The conservative Sankei has been following this issue closely. Here are the most relevant links if you are interested and can read Japanese.

海自艦が日本籍船を護送 ソマリア海賊対策で政府方針
ソマリア海賊対策で調査団派遣へ 政府
麻生首相ぶら下がり詳報】ソマリア沖「海上警備行動で対応する」(25日夜
「日本から護衛艦派遣」 ソマリア沖 麻生首相は「海上警備行動」を明言
ソマリア海自派遣検討加速を指示 首相
小沢氏、ソマリア沖派遣に理解
【主張】ソマリア海賊 海自の抑止力に期待する
ソマリア沖海賊、刑法で摘発へ 海自艦同乗の海保活用

Thursday, January 01, 2009

Two Japanese Restaurants in NYT Top Ten New Restaurants List…So What of It?

The New York Times food critic weighs in on the top ten new restaurants in New York—he probably means Manhattan—and a sushi restaurant tops the list. There’s an Asian-Japanese-sushi restaurant (what, tuna roll shabu-shabu dipped in tom yum goong soup?)—in sixth place. There are four French restaurants (including one French-New American), two New American (one of them the French-American), and three Italian. No Chinese, no Indian, no Russian, no Arabic, and nothing from the rest of Europe. Is Japanese cuisine one of the Big Three as far as gustatory civilization is concerned? Or is it that you can simply charge more for Japanese food? I would love to have Frank Bruni’s expense account—I mean, see it.

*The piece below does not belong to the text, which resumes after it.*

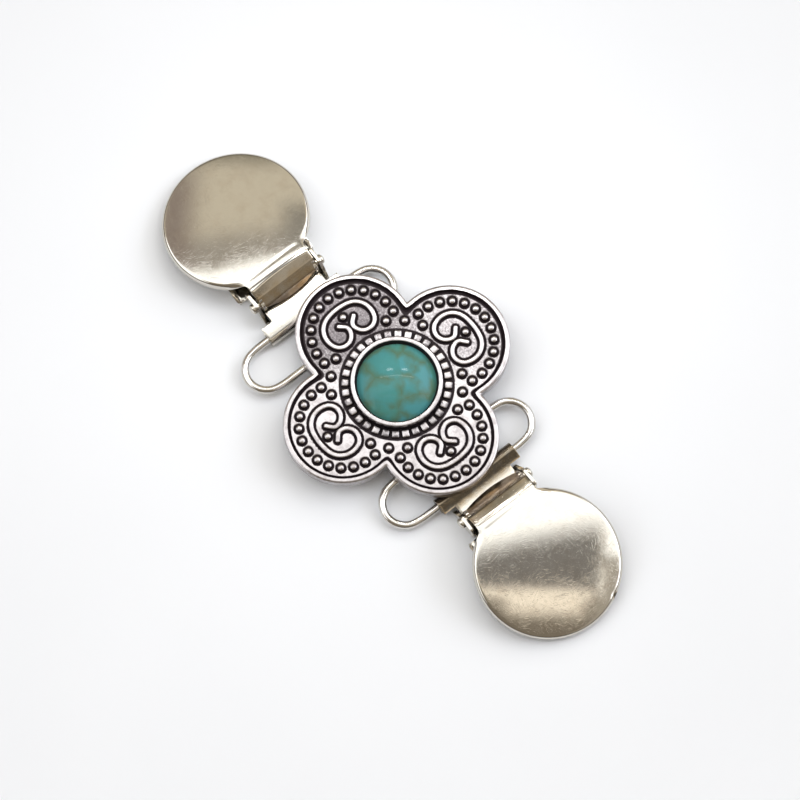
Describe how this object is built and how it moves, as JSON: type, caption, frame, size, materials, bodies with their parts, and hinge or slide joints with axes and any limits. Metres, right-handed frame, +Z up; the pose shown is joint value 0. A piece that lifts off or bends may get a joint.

As if to prove my point, NYT’s list of “some of the best inexpensive places reviewed in the Dining section [last] year” includes Spanish, Mexican, Druse, and even a couple of American restaurants without the obscurant adjective New, although Japanese fast food—a couple of soba shops and even a ramen diner—also made the list. And yes, four out of the fourteen listed in the report are located in Brooklyn.

Note though, that the Japanese menu is heavily weighted towards sushi and soba (read the individual listings and it’ll be even more obvious) two fast food genres (yes, sushi is essentially an expensive fast food) that vie with a myriad of likeminded competitors for our attention in Japan. Moreover, although there are regional differences, the udon, originally a Chinese import (but then, what isn’t?) has a larger national following than the soba, and the ramen noodle (a more recent variation on Chinese cuisine) easily eclipses both in the popular mind and media attention. Japanese food has been branded as health food, and America—Manhattan at least—has chosen accordingly.